WHAT NEEDS TO BE DONE>
Restate the span of lines that starts with the line containing "Recreate this object" and ends with the line containing "wasm.setup();", word for word, including both, with nothing else.

MATERIAL PROVIDED>
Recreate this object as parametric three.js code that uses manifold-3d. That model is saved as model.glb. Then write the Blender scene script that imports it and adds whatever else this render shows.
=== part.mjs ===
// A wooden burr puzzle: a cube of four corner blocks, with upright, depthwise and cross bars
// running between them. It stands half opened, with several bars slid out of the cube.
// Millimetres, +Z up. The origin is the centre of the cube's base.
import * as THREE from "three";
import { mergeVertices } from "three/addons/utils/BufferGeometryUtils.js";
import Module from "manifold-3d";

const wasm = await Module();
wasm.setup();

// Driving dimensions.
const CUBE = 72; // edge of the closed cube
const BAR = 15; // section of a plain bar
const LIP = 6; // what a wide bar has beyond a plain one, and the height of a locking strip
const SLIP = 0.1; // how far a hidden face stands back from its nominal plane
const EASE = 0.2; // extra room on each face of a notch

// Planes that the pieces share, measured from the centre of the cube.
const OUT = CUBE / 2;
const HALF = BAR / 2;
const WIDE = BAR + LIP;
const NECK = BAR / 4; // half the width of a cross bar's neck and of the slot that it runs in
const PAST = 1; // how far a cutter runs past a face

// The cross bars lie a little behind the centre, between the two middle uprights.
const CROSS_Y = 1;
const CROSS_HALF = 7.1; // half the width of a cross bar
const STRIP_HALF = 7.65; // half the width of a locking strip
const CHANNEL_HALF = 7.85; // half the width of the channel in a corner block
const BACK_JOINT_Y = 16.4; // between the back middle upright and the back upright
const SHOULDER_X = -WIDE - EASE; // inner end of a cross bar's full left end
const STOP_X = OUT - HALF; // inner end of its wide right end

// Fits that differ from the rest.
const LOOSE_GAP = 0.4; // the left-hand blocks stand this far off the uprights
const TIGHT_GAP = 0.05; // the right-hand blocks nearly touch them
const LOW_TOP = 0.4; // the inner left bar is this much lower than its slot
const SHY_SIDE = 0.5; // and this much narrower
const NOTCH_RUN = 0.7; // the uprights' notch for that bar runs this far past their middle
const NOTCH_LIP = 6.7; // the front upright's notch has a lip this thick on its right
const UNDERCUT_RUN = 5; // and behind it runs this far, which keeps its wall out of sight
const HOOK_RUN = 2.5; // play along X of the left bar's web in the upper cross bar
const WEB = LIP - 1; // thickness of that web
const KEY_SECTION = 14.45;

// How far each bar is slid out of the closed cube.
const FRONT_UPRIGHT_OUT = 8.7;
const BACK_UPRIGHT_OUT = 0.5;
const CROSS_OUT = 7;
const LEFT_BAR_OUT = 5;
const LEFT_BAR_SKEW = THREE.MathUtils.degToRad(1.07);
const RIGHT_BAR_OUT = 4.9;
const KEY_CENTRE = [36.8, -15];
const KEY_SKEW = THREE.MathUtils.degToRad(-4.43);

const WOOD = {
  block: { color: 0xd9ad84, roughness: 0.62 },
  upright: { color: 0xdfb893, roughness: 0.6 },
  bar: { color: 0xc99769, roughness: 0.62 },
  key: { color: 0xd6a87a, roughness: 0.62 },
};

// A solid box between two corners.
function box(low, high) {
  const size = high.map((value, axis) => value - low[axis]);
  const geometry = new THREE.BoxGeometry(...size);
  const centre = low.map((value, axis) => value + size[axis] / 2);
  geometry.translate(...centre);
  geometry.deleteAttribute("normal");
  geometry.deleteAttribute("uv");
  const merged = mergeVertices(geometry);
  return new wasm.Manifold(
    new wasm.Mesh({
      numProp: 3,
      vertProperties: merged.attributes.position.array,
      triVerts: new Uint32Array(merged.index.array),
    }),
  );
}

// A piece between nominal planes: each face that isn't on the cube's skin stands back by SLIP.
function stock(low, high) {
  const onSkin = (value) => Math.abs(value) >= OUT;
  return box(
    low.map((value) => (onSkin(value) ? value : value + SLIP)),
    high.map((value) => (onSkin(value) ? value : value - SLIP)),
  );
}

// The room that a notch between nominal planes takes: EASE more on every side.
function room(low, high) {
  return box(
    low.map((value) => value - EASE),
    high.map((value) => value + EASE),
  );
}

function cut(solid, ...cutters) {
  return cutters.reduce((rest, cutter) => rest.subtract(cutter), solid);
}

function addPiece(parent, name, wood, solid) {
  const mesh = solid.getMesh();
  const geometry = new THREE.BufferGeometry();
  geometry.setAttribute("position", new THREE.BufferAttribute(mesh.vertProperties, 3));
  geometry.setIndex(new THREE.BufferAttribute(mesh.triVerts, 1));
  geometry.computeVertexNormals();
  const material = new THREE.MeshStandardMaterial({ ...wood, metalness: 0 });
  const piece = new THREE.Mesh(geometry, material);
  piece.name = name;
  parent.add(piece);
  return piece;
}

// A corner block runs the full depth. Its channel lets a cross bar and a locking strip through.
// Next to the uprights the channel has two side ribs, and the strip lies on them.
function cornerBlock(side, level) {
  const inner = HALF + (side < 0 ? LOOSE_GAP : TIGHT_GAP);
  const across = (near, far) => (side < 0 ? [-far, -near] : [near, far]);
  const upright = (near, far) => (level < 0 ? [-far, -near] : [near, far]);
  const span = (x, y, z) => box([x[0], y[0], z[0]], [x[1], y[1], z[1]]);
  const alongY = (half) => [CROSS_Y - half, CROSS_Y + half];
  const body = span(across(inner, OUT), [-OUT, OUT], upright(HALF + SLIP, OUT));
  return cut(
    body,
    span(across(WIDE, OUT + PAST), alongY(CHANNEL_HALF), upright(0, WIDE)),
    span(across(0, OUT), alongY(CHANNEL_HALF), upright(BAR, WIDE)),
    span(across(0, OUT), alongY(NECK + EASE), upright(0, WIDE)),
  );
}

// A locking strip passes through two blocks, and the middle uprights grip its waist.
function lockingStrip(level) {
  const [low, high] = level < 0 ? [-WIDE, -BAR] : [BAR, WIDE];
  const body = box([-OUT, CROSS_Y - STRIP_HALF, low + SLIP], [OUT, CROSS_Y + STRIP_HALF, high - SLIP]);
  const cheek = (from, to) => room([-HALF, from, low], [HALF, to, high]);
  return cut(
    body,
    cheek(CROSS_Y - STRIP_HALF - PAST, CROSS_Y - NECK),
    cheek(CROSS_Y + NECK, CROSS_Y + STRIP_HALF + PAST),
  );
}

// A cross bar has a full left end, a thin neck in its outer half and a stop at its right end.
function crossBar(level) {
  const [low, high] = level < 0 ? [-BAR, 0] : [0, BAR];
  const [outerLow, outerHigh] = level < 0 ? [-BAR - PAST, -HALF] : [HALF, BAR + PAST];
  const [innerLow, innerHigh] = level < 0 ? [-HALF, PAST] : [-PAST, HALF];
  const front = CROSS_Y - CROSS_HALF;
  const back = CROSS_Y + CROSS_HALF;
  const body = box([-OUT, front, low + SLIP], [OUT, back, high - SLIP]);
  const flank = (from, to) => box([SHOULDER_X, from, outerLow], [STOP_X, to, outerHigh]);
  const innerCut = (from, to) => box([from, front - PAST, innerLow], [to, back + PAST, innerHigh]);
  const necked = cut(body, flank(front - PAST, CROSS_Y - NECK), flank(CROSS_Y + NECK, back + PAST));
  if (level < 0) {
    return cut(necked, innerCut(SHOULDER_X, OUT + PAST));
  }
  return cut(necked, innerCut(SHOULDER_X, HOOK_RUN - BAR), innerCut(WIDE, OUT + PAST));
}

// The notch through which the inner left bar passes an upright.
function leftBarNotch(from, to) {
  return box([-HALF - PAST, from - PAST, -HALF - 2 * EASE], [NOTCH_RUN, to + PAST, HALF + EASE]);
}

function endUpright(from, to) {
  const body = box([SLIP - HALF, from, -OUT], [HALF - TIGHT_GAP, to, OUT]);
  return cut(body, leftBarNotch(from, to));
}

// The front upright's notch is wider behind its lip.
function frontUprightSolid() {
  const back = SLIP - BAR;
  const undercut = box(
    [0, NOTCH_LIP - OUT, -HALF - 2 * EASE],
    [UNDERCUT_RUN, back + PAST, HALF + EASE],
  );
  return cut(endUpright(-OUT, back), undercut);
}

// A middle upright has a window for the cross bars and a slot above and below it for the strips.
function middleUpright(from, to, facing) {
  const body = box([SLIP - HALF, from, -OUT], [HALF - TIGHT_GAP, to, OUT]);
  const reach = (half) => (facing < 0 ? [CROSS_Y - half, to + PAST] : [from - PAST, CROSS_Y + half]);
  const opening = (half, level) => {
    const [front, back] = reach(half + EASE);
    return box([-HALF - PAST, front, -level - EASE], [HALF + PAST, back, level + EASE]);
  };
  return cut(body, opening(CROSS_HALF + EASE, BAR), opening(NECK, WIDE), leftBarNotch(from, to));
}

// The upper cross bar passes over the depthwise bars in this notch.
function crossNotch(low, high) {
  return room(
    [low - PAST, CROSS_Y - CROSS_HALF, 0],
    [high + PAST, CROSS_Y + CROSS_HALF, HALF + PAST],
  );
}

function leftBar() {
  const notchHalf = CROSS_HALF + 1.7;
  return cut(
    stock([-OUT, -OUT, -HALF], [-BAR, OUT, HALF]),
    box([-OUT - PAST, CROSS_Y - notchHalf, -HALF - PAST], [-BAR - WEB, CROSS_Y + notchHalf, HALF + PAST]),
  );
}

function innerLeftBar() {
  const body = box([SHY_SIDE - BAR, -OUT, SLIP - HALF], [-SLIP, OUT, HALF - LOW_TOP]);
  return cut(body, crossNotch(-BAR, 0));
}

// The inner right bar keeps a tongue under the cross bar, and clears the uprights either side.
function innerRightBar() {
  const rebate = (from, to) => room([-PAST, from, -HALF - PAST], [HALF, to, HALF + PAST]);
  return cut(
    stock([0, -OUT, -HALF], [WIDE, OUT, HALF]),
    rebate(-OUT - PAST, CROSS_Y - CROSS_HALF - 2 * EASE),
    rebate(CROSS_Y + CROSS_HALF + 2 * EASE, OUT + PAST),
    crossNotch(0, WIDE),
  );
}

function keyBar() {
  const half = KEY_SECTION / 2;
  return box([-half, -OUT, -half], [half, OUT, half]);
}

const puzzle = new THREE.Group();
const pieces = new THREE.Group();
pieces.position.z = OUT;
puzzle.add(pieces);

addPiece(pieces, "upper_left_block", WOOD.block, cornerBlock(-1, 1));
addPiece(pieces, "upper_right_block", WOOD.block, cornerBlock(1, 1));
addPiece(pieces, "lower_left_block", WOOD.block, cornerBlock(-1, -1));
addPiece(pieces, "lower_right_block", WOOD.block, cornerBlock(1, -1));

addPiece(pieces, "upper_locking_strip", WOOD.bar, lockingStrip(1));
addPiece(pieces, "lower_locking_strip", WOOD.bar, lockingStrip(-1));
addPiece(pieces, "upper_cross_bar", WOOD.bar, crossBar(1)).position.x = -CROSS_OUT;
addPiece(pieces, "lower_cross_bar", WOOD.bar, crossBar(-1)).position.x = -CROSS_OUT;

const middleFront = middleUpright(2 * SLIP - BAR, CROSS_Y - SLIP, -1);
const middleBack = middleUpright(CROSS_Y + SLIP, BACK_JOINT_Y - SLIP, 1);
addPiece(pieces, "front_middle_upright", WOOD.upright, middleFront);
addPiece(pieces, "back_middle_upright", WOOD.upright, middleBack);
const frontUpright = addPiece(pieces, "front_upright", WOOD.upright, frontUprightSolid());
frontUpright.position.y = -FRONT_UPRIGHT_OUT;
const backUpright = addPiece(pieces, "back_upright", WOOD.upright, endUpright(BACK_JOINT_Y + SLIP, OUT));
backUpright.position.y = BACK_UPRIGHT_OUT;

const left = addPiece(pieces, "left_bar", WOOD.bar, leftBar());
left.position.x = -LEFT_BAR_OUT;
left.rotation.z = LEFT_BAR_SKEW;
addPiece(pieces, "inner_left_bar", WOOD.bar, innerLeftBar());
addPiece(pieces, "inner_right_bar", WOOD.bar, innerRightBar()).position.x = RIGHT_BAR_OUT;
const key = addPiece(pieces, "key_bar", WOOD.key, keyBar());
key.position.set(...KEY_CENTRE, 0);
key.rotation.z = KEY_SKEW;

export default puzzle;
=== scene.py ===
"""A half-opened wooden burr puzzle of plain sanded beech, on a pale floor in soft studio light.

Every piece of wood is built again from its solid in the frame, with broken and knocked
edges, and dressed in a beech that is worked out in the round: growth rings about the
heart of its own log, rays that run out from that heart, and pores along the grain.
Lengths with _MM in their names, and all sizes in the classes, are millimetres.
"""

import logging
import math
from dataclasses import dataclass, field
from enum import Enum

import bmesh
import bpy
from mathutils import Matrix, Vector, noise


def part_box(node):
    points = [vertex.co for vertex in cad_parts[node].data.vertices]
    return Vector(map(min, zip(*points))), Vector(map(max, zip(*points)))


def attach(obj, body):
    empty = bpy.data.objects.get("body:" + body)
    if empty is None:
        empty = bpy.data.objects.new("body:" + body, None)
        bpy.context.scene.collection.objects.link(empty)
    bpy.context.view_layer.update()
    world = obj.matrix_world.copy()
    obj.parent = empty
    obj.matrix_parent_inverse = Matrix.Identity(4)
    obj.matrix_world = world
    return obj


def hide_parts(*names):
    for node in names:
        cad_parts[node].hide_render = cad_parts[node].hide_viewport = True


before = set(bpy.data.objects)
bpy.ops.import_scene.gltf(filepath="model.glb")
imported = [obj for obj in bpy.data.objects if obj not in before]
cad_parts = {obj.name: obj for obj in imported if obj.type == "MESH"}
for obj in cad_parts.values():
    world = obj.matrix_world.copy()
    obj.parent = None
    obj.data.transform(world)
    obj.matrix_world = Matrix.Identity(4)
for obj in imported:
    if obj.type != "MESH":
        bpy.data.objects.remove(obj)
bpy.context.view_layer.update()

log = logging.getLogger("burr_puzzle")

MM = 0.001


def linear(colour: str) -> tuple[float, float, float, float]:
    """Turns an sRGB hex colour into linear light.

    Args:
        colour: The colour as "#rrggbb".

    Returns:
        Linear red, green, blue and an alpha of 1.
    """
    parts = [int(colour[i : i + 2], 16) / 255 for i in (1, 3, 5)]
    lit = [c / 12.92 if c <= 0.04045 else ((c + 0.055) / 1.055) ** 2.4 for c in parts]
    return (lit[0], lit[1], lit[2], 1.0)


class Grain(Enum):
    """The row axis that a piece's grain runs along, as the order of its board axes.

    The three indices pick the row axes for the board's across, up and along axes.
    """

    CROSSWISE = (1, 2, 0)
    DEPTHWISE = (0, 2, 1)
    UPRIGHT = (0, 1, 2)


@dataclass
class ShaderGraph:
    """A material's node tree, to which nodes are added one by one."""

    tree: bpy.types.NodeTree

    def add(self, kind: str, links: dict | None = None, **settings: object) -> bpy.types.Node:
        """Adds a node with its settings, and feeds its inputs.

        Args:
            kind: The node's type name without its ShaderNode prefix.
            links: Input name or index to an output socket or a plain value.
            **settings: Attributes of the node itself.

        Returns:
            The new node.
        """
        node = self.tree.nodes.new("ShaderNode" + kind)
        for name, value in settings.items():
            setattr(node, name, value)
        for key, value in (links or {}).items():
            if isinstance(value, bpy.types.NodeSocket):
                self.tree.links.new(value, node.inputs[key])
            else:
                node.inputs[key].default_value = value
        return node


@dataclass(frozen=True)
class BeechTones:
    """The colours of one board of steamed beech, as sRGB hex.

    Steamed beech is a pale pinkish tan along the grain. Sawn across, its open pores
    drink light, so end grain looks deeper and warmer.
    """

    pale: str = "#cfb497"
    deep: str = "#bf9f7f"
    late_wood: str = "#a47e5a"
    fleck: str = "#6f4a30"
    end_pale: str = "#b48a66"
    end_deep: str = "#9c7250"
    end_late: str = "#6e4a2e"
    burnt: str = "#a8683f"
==
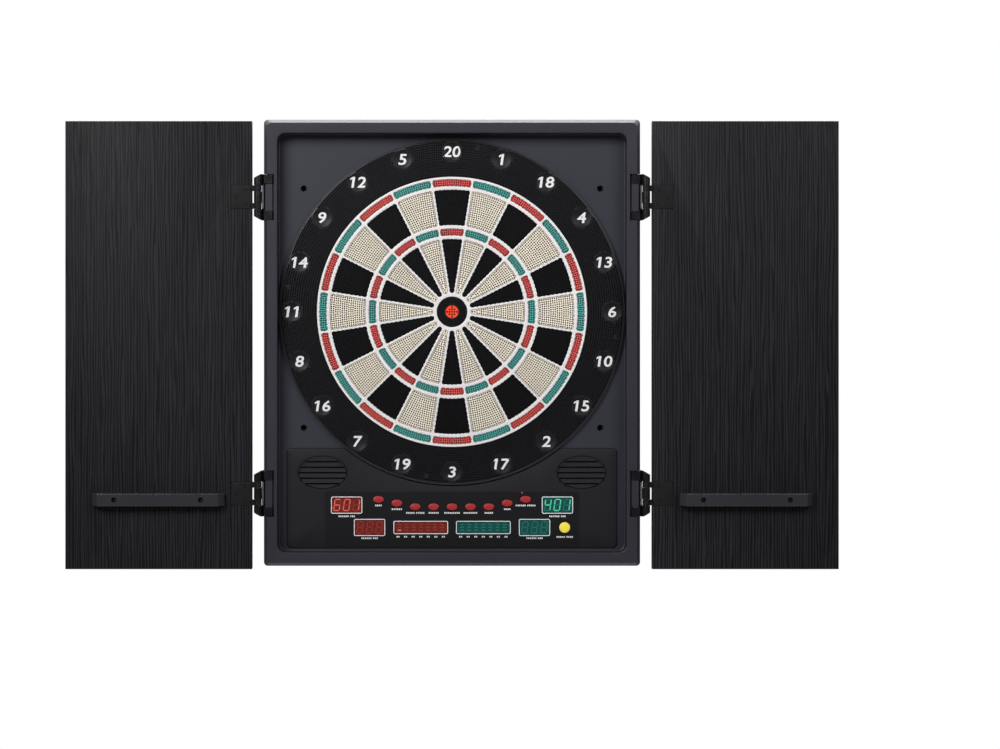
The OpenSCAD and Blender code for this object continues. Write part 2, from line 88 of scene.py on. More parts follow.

EXERCISE SOLUTION>
Recreate this object as parametric three.js code that uses manifold-3d. That model is saved as model.glb. Then write the Blender scene script that imports it and adds whatever else this render shows.
=== part.mjs ===
// A wooden burr puzzle: a cube of four corner blocks, with upright, depthwise and cross bars
// running between them. It stands half opened, with several bars slid out of the cube.
// Millimetres, +Z up. The origin is the centre of the cube's base.
import * as THREE from "three";
import { mergeVertices } from "three/addons/utils/BufferGeometryUtils.js";
import Module from "manifold-3d";

const wasm = await Module();
wasm.setup();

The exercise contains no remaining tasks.